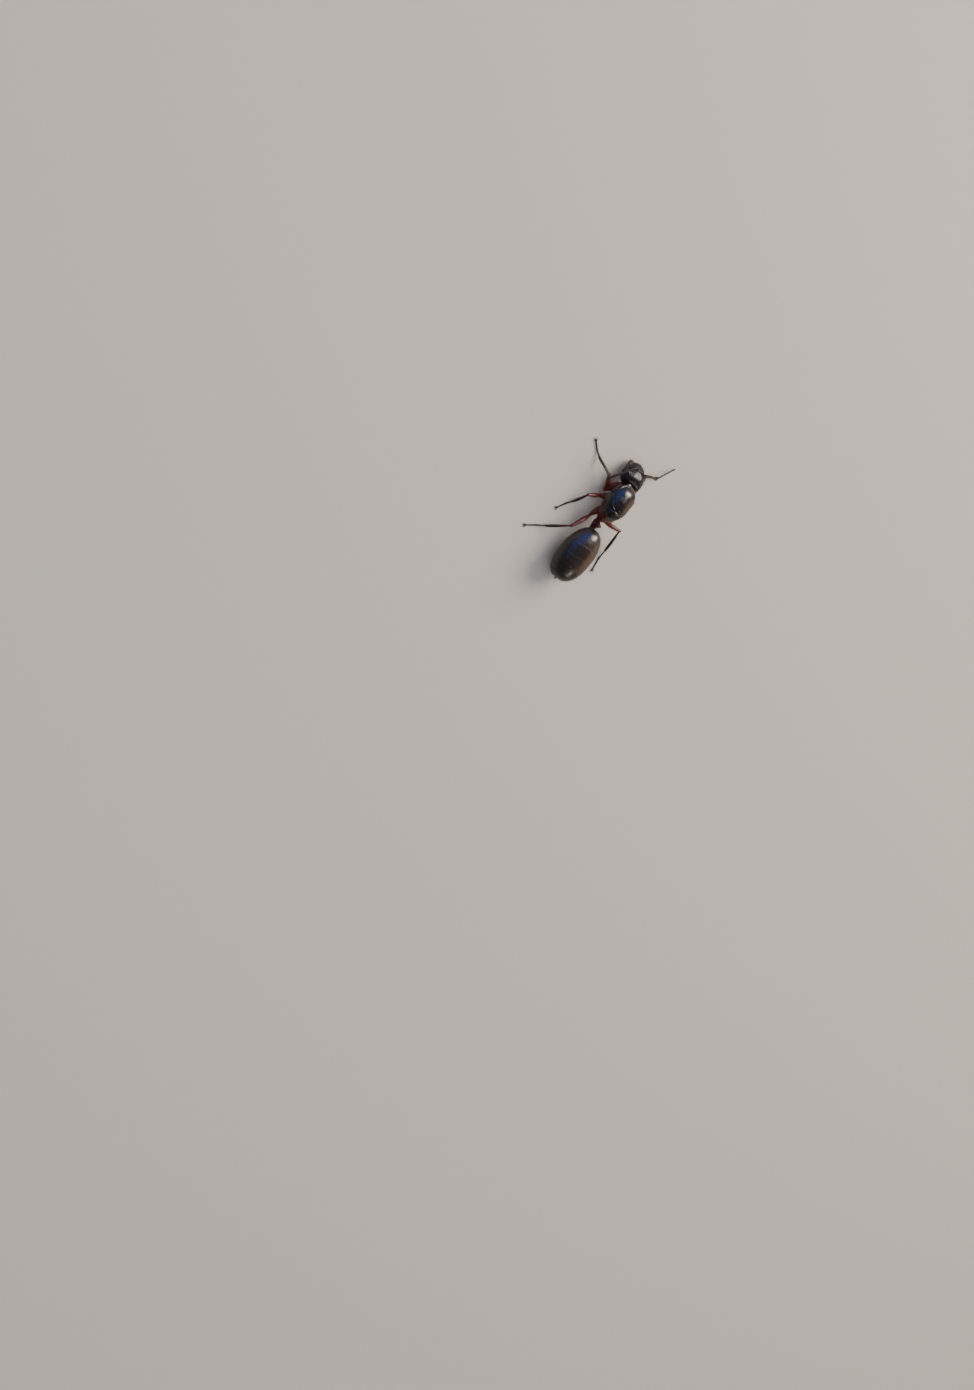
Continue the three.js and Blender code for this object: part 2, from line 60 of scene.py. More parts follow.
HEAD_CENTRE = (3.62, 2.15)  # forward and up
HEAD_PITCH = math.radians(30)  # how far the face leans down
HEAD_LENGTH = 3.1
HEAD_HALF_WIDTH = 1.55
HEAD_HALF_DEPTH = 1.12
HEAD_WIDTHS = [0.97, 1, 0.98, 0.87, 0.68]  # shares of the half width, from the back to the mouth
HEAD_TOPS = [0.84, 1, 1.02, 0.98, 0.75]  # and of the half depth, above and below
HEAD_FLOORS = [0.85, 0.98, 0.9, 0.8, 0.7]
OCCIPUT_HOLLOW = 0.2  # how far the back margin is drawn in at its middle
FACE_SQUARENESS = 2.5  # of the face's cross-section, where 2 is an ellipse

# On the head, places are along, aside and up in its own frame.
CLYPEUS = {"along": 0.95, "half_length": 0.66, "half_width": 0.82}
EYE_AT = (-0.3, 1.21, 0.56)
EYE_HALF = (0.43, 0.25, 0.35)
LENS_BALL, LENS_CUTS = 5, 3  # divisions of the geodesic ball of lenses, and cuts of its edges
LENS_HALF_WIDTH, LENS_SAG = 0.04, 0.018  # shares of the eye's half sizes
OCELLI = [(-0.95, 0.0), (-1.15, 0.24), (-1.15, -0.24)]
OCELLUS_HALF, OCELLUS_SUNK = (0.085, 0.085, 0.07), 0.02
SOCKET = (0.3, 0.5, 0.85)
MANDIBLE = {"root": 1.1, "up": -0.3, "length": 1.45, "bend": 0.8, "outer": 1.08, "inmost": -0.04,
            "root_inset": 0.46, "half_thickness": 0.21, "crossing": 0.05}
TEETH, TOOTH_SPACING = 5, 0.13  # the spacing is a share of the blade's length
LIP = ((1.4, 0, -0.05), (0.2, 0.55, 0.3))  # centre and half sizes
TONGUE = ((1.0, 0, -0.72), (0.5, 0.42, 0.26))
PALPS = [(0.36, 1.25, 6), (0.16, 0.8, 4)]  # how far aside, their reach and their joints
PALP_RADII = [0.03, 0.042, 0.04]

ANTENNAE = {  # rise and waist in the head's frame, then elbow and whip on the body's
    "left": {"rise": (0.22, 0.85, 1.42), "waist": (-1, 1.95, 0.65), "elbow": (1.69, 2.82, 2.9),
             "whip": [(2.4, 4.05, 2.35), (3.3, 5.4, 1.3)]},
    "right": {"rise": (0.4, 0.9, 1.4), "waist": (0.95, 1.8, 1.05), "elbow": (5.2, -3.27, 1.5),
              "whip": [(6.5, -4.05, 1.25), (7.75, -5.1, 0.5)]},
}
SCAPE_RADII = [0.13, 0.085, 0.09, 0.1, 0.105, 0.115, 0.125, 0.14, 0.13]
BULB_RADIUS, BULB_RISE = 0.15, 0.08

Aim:
Show each line of the data that contains the string "from".

Result of this exercise:
Continue the three.js and Blender code for this object: part 2, from line 60 of scene.py. More parts follow.
HEAD_WIDTHS = [0.97, 1, 0.98, 0.87, 0.68]  # shares of the half width, from the back to the mouth